The main thing was getting to use lots of exciting new tools and learning new (well, old!) techniques, and we certainly did that. 
Tools we used:
- A Fro for splitting the logs into two smooth pieces (with a wooden club for hitting the back of it)

- A sort of wooden frame thing whose name escapes me, for holding the Fro'd wood and gently moving the Fro to expand the split

- a Sideaxe for trimming off excess wood (I struggled with that a bit, sideaxe is different to a chisel and I kept moving it wrong)

- a Drawknife for taking off bark and splintery bits and making the surface nice and smooth.
I now desperately want a drawknife, and I note that Pfeil, the makers of my excellent woodchisels, make a thing called a 'drawshave' which is very similar. I'd have bought one, only they make three sorts, none of them exactly like the one I used in the class (which wasn't a Pfeil, but I do love my chisels so I'd trust the quality of the steel if I bought a Pfeil one) and I am paralysed by indecision.

- a Shaving Horse, for sitting on and holding the wood while drawknifing.  I quite fancy having one of these, but they seem to be the sort of thing you can make but not buy, so that may not happen quickly.

- a spokeshave for fining things down more (didn't like the spokeshave so much, it was a bit fiddly). 

-  carving knife (no, the wood sort, not the roast chicken sort!)  I wasn't overimpressed with the carving knives, I thought they could have been sharper and they had nasty plastic handles :-(

- hand drill - already got one of those, this one was bigger and had two gears, but to be honest I think I like mine more

- a thing like a giant pencil sharpener for reducing the width of pegs, which was rather lovely.  Wish I could remember its name.

- various hand made gauges and measures.  And, of course, a pencil!



 


In other news:  I finally cleaned inside my car!  (so what, you may be thinking?  Well, it hadn't been cleaned for well over a year, during which time it had been regularly filled with assorted dogs in assorted states of cleanliness, plants, sand, bags of compost and mulch, muddy boots etc.   Oh, and a fossilised chip, presumably a remnant of fish and chips munched in the car on the way home from somewhere some considerable time ago. The amount of crud I removed, I expect it to move *considerably* faster in future. And be less whiffy, with a bit of luck.

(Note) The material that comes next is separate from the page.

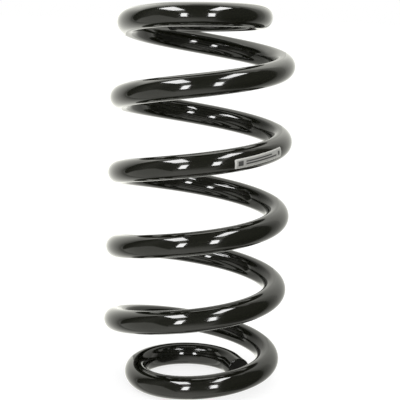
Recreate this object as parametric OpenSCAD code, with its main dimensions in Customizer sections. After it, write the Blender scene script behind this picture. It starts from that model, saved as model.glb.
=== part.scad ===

And we went to the Chilsworthy Coxpark and Latchley Village Show, held in the Chilsworthy Coxpark and Latchley Village Show Field (the rest of the year it's just a field, but it has a special sign so you know that once a year it rises to greatness).

There was an excellent falconry display, enlivened by a pair of very eager terriers on the sidelines who obviously wanted to join in. There was candyfloss, icecream with clotted cream, and a Silver Band who to my great pleasure played the Floral Dance, which is *exactly* what you want a Silver Band at a Cornish village show to be playing. Our neighbour Chris won the rhubarb and the hen's egg competitions. I felt the onions were a sad let down compared with the Monster Show Onions I remember from village shows of my youth...  

Once again I was not organised enough to have actually entered anything.  One of these years I'll remember to do an entry of some sort.  One should make some sort of token effort at least I feel...  If it wasn't for Az, I'd have entered Mollydog in the senior class of the dogshow - but Az would have hated the whole thing, so we left him at home and left Molls there as well to keep him company.   

There was a huge queue for scones, so we went home and made some instead.

Comments

( 2 comments — Leave a comment )
pellegrina
2nd Aug, 2010 13:29 (UTC)
Is that like bodging, which we saw a documentary about some time ago?
bunn
2nd Aug, 2010 14:21 (UTC)
Yes! I didn't see the documentary but the other people on the course had apparently watched it avidly and that was what had inspired them to want to come.